BÜLENT ERANDAÇ

BÜLENT ERANDAÇ

Tarihi 20 Haziran 2023

CHP’nin Neron’u kim?

ESKİ Konya milletvekili Abdüllatif Şener'in 14-28 Mayıs seçimlerinde Kılıçdaroğlu'na oy vermediğini belirterek, CHP'den istifa ettiğini duyurması CHP'de ve siyasi mahfillerde tarihi bir bir olayla benzetilerek derin tartışılmalara konu oluyor. Şener, bu sözlerinin ardından, CHP'de tepkilerin odağı olurken, CHP'NİN BRÜTÜS'ü diye de suçlanıyor. Hatırlayalım.
Brütüs, çok yakınında bulunduğu Roma Kralı Sezar'ı hançerleyerek öldüren ihanetiyle bilinen Romalı senatördür.
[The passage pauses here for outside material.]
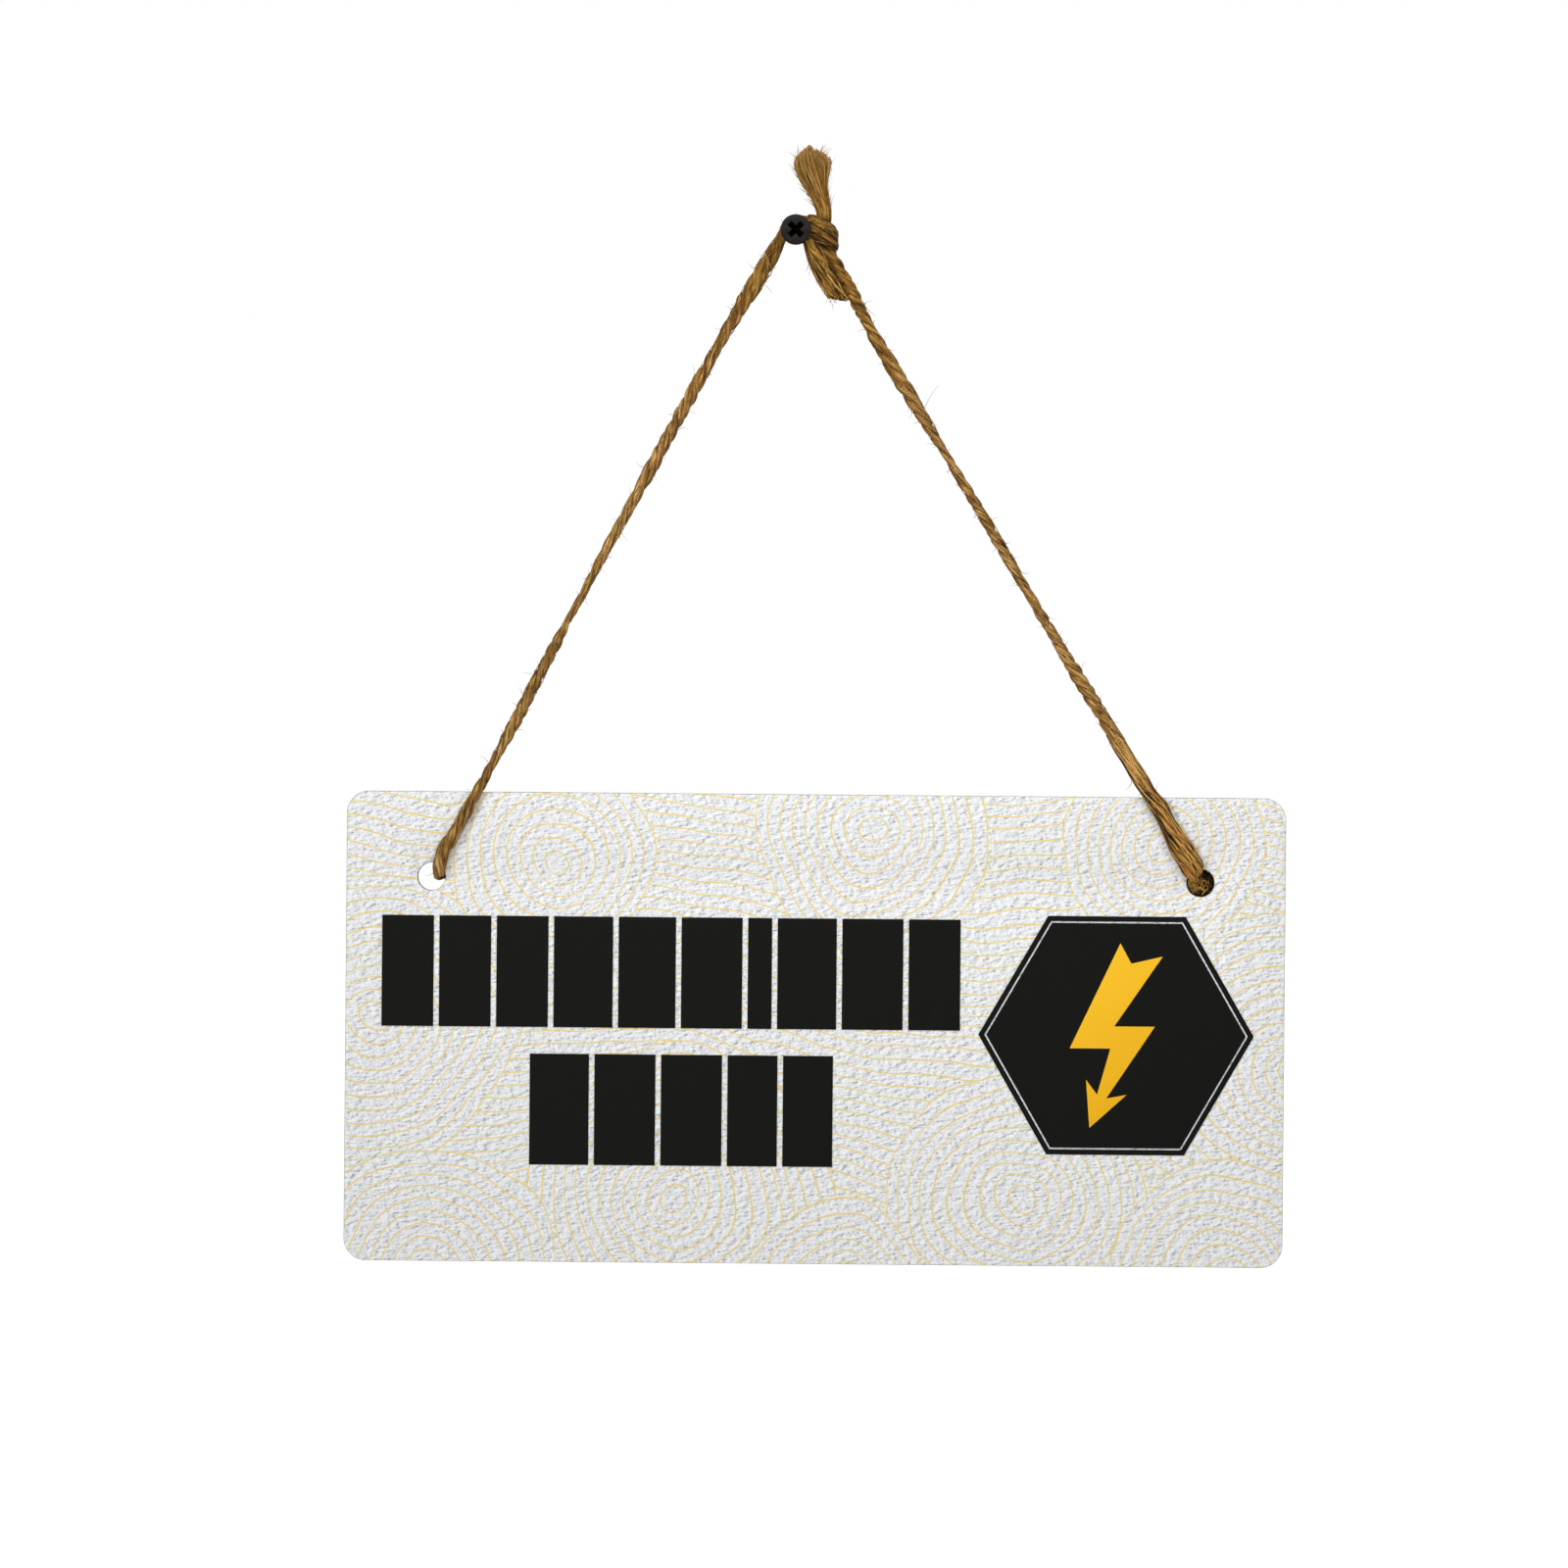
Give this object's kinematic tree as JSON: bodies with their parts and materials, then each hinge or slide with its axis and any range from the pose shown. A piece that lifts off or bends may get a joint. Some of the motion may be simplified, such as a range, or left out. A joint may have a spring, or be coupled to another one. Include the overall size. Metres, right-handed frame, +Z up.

Konumuz Brütüs değil elbette, ancak aradan binlerce yıl geçse de ihanetin özü hiç değişmiyor.
Tarihi vesikalara göre Brütüs kimliğiyle pek de uyuşmamasına rağmen diyelim ki Şener ve Kılıçdaroğlu'na oy vermeyen, ismi henüz gizli tutulan diğer CHP'li milletvekili CHP'nin Brütüsleri ise, Kılıçdaroğlu'nun CHP'nin nesidir? Sezar'a benzemediğine göre, CHP'nin Neron'u olabilir mi? Neron, Roma'yı ateşe vermiş, koca kentin büyük bölümünün küle dönmesine sebep olmuştu. 14 ve 28 Mayıs seçimlerinde Başkan Erdoğan karşısında Kılıçdaroğlu, 13'üncü hezimetten sonra bugün CHP'nin hali de Neron'un yaktığı Roma'dan çok farklı değil. ROMALI NERON BİR DİKTATÖRDÜ.
Şimdi, 'CHP'nin Neron'u KİM?' sorusuna daha yakından bakalım.
CHP'DE DİKTATÖRLÜK
Diktatörler yalnızca devletlerin başında olmaz. Siyasi bağlamda düşündüğümüzde partilerde de diktatörlere tanık olmaktayız. Son örnek, CHP-Kılıçdaroğlu.
2010 yılında, Derin ABD aparatı FETÖ kaset operasyonuyla merhum Deniz Baykal'ı devirdiler, yerine Kılıçdaroğlu'nu CHP Genel Başkanı yaptılar. 13 yıldır, Atatürk'ün kurduğu CHP'den Atatürkçüleri, ulusalcıların tasfiyesine göz yumuyor, kendisine itiraz edenleri partiden ihraç ediyor, hayatı CHP içinde geçen Muharrem İnce'nin bile CHP'den kaçmasına vesile oldu.
Sadece bu örnekler, Kılıçdaroğlu'nun bir nevi DİKTATÖRLÜK yaptığına işaret etmiyor mu? Son seçimlerden sonra böyle bir 'diktatörlük' örneğini Kılıçdaroğlu'nda gördük.
13 yıldır, partisinin genel başkanlık koltuğuna oturmuş Kılıçdaroğlu, 13 seçim kaybetmesine karşın, hala koltuğa yapışmış, gitmiyor. Yenilgiyi kabul etmiyor ve 28 Mayıs seçimlerinin hezimetle sonuçlanmasının nedeninin kendisi olduğu gerçeğini inkâr ediyor ve CHP'nin başında kalmaya devam ediyor.
Bunlar, diktatörce tavırlar değil midir?
SONUÇ
Allah CHP'li seçmenlere sabırlar versin. CHP'li seçmenlere yine bir görev düşüyor. CHP'nin, Atatürk'ün CHP'si olması, partiyi bir nevi diktatörce yönetilmekten kurtarmak istiyorlarsa, önce seslerini ve nefeslerini daha kuvvetle çıkarması, toplumsal baskıyı arttırması ve 13 seçim kaybedenlerden partiyi kurtarmaları gerekiyor.
Bu başarılamazsa Kılıçdaroğlu'nun CHP'si umutsuz bir vakadır. Türkiye'de bir muhafefet boşluğu var.
Muhalefet açığı bir türlü kapanamadı. Türkiye Yüzyılı'nda inşallah MİLLİ VE YERLİ MUHALEFETİN gerçekleşmesini umut ediyoruz.